Material provided
|---|
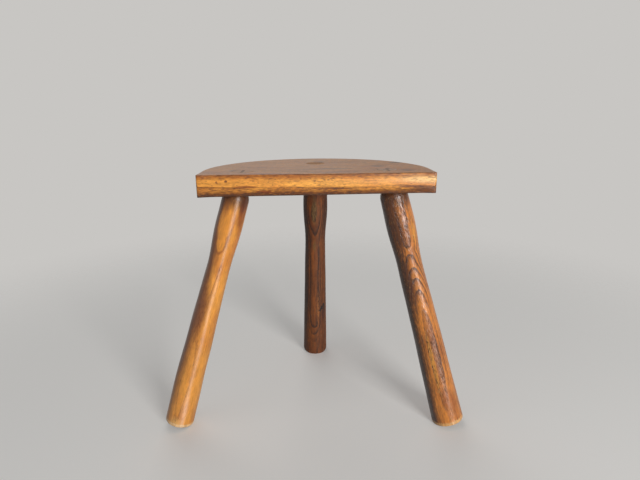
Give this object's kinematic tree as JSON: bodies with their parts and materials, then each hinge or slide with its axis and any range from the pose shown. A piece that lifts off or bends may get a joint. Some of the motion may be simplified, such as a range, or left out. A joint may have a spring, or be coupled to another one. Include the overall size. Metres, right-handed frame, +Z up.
{
  "type": "tripod stool",
  "caption": "Low tripod stool: a half-round solid wood seat on splayed turned legs, joined by wedged through tenons.",
  "frame": {"origin": "on the floor, under the middle of the overall box", "axes": "+X to the stool's right along the straight front edge of the seat, +Y from the front edge towards the half-round back, +Z up"},
  "size_m": [0.4643, 0.2901, 0.39],
  "materials": {
    "seat_wood": "amber-stained ring-porous hardwood plank, semi-gloss varnish",
    "front_left_leg_wood": "honey-stained ring-porous hardwood, turned, semi-gloss varnish",
    "front_right_leg_wood": "brown-stained ring-porous hardwood, turned, semi-gloss varnish",
    "back_leg_wood": "brown-stained ring-porous hardwood, turned, semi-gloss varnish",
    "wedge_wood": "pale close-grained hardwood end grain under the same varnish"
  },
  "bodies": {
    "root": {"seat": "seat_wood", "front_left_leg": "front_left_leg_wood", "front_right_leg": "front_right_leg_wood", "back_leg": "back_leg_wood", "front_left_wedge": "wedge_wood", "front_right_wedge": "wedge_wood", "back_wedge": "wedge_wood"}
  },
  "joints": []
}
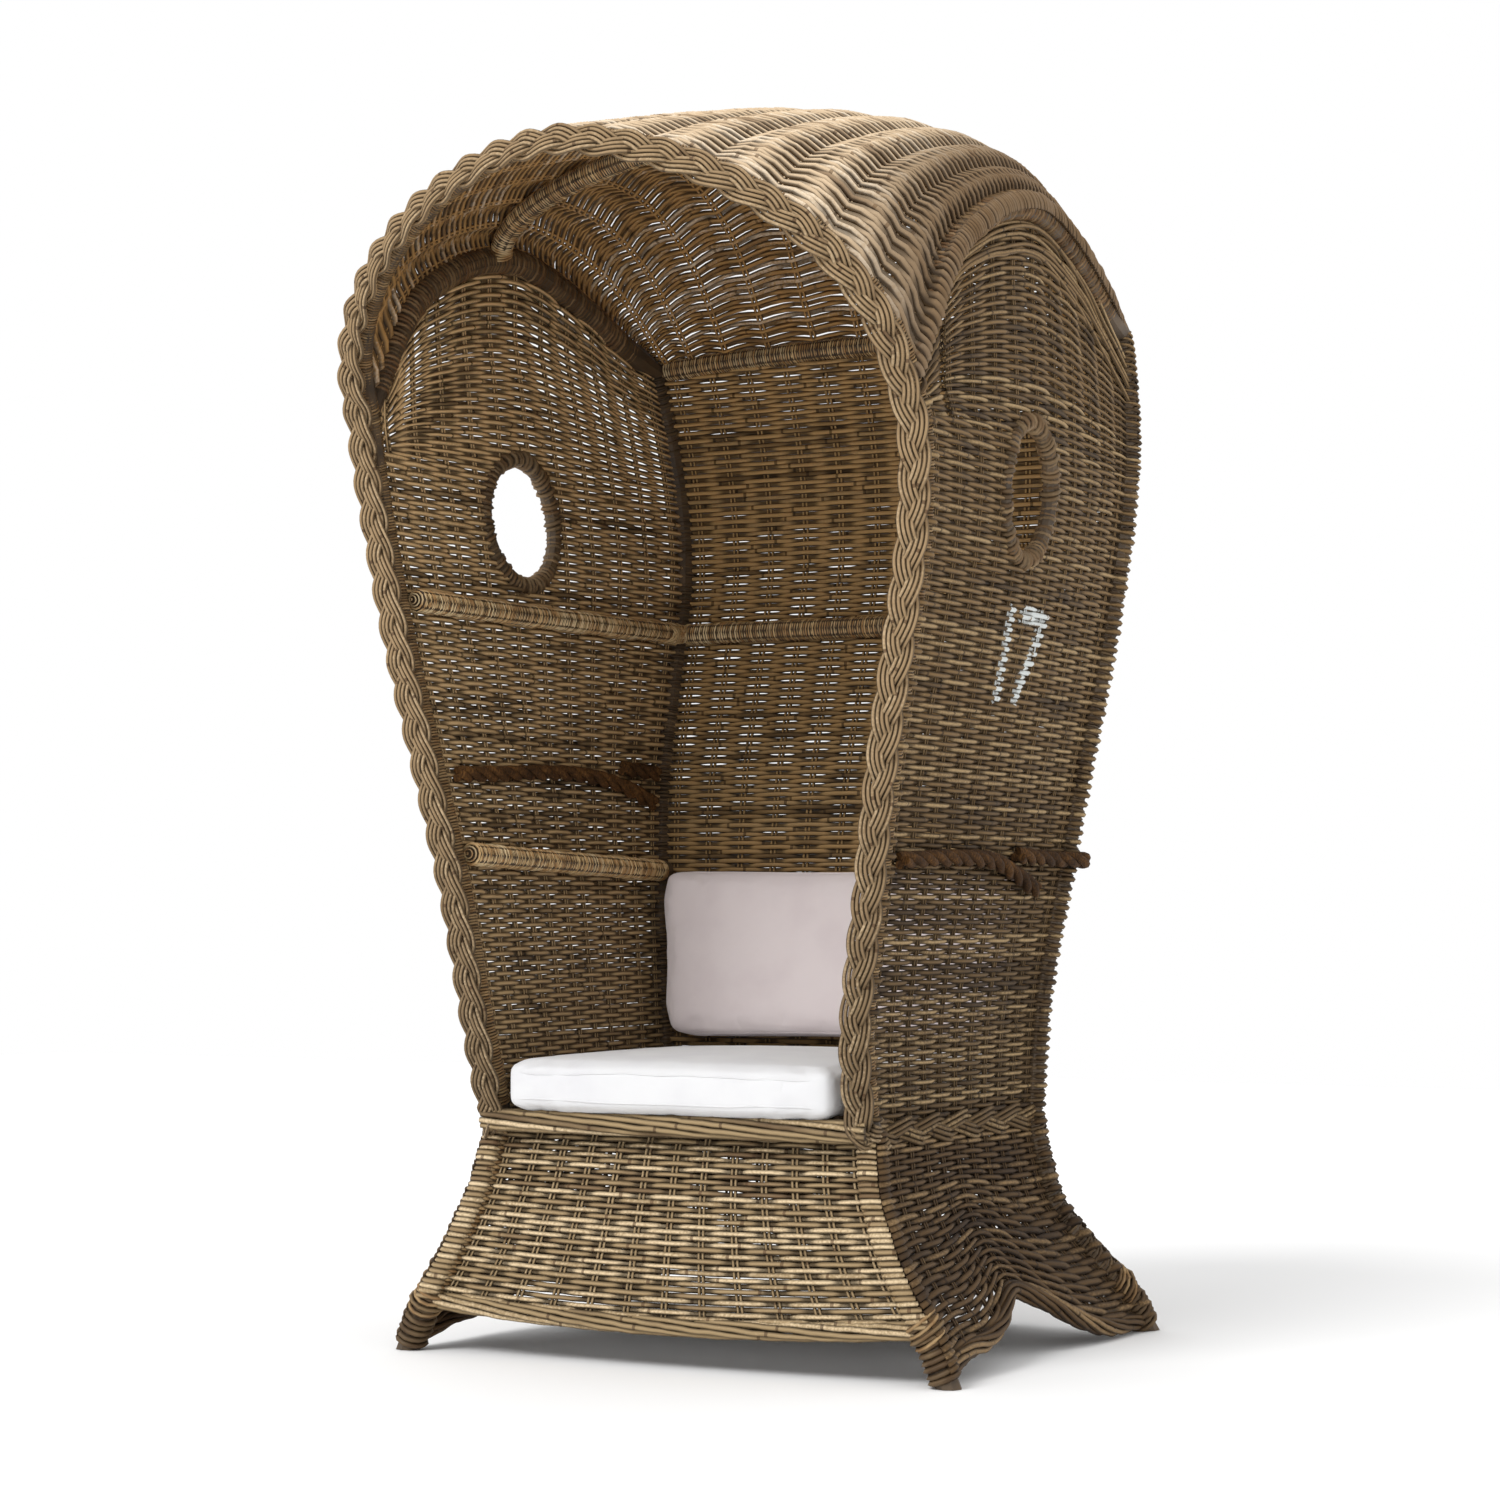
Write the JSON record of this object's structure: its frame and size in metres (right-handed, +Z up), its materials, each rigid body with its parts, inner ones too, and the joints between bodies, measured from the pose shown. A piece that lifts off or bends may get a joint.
|---|
Given request
Your task is to print all of the records exactly.

Solution to the exercise
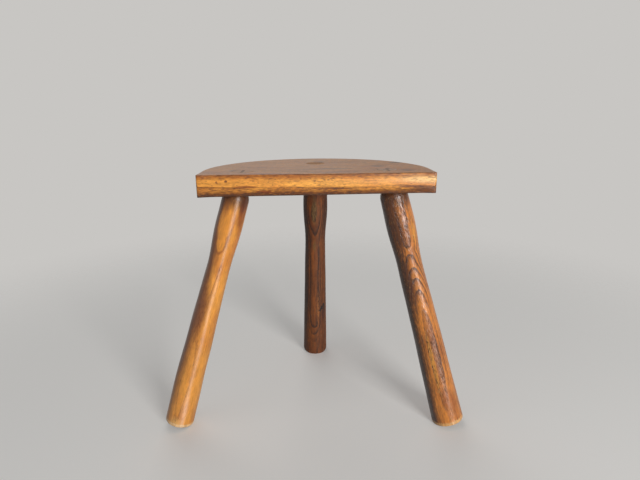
Give this object's kinematic tree as JSON: bodies with their parts and materials, then each hinge or slide with its axis and any range from the pose shown. A piece that lifts off or bends may get a joint. Some of the motion may be simplified, such as a range, or left out. A joint may have a spring, or be coupled to another one. Include the overall size. Metres, right-handed frame, +Z up.
{
  "type": "tripod stool",
  "caption": "Low tripod stool: a half-round solid wood seat on splayed turned legs, joined by wedged through tenons.",
  "frame": {"origin": "on the floor, under the middle of the overall box", "axes": "+X to the stool's right along the straight front edge of the seat, +Y from the front edge towards the half-round back, +Z up"},
  "size_m": [0.4643, 0.2901, 0.39],
  "materials": {
    "seat_wood": "amber-stained ring-porous hardwood plank, semi-gloss varnish",
    "front_left_leg_wood": "honey-stained ring-porous hardwood, turned, semi-gloss varnish",
    "front_right_leg_wood": "brown-stained ring-porous hardwood, turned, semi-gloss varnish",
    "back_leg_wood": "brown-stained ring-porous hardwood, turned, semi-gloss varnish",
    "wedge_wood": "pale close-grained hardwood end grain under the same varnish"
  },
  "bodies": {
    "root": {"seat": "seat_wood", "front_left_leg": "front_left_leg_wood", "front_right_leg": "front_right_leg_wood", "back_leg": "back_leg_wood", "front_left_wedge": "wedge_wood", "front_right_wedge": "wedge_wood", "back_wedge": "wedge_wood"}
  },
  "joints": []
}
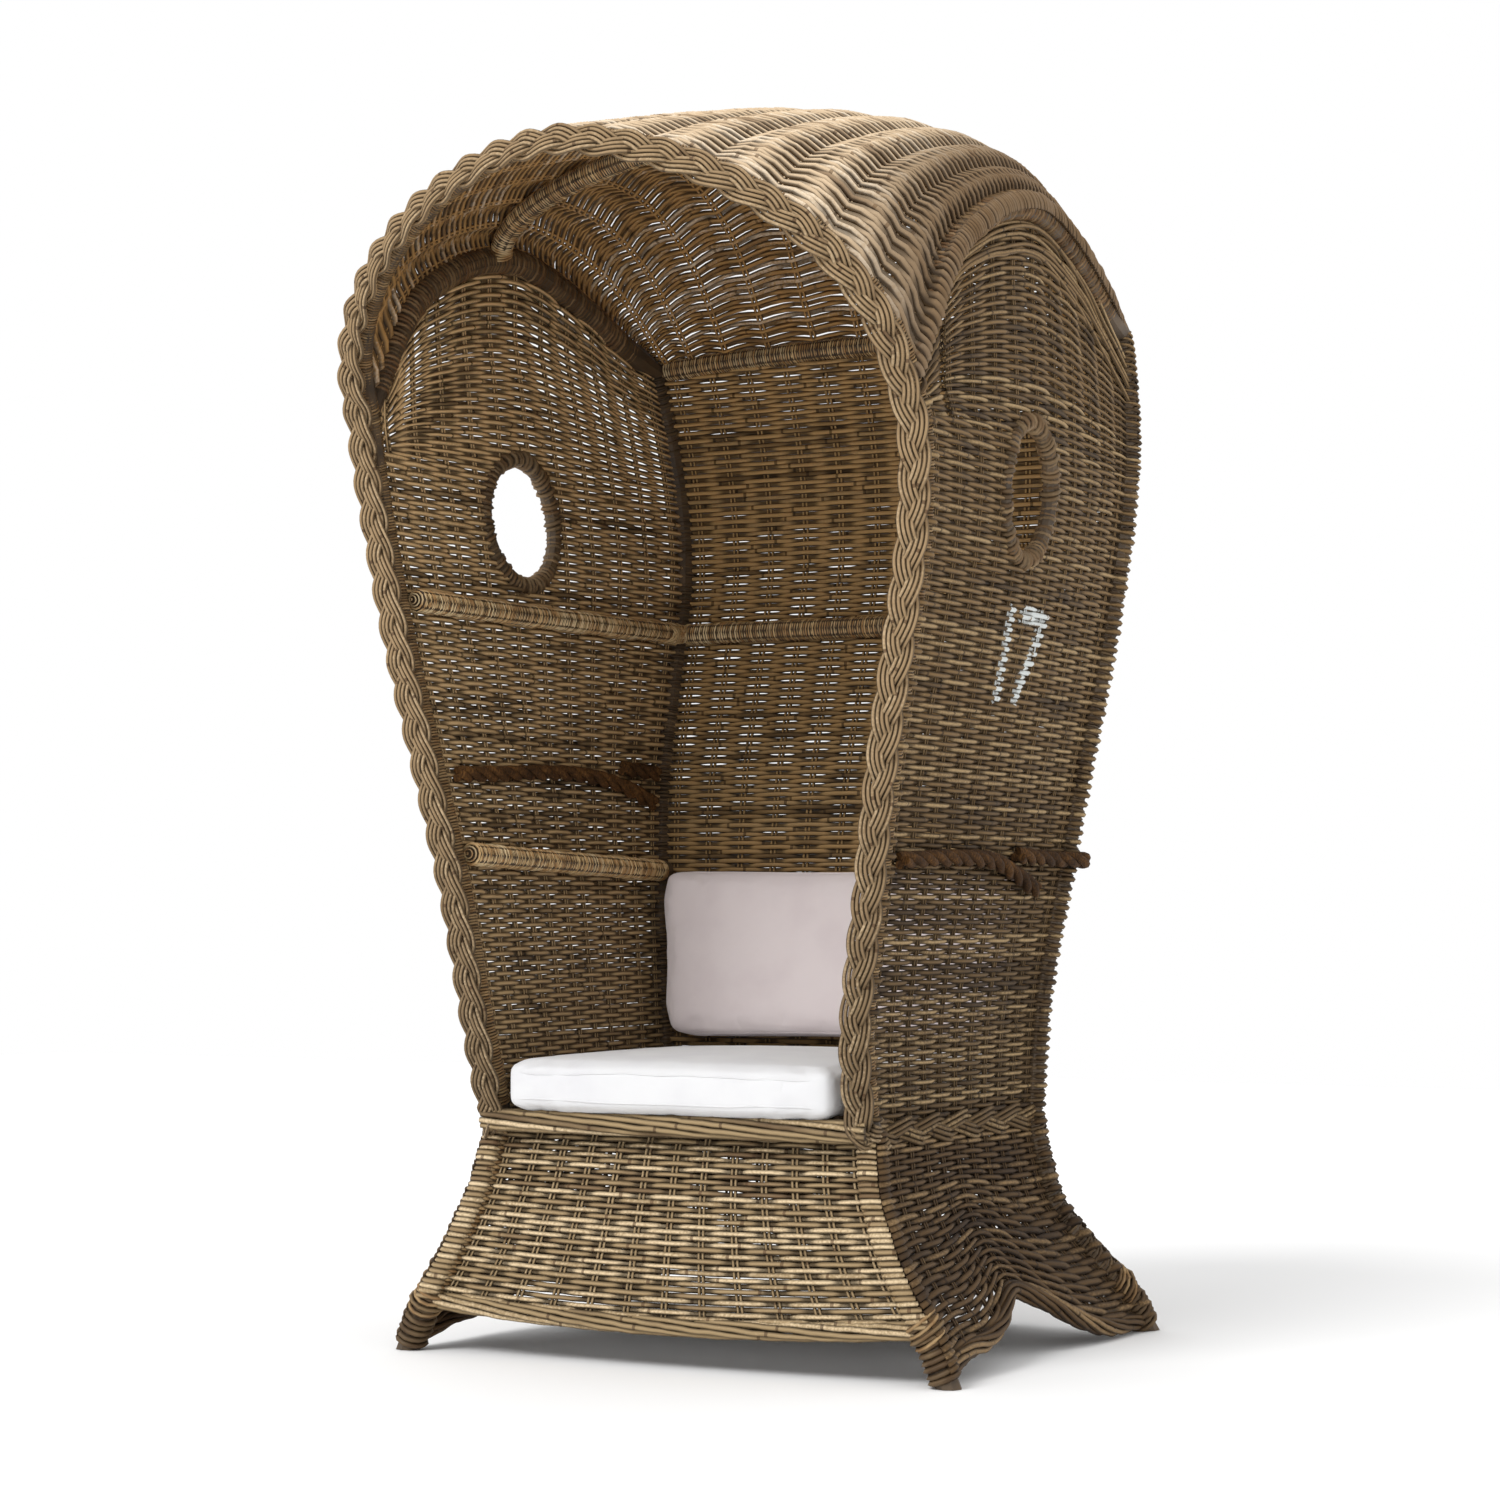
Write the JSON record of this object's structure: its frame and size in metres (right-handed, +Z up), its materials, each rigid body with its parts, inner ones too, and the joints between bodies, measured from the pose shown. A piece that lifts off or bends may get a joint.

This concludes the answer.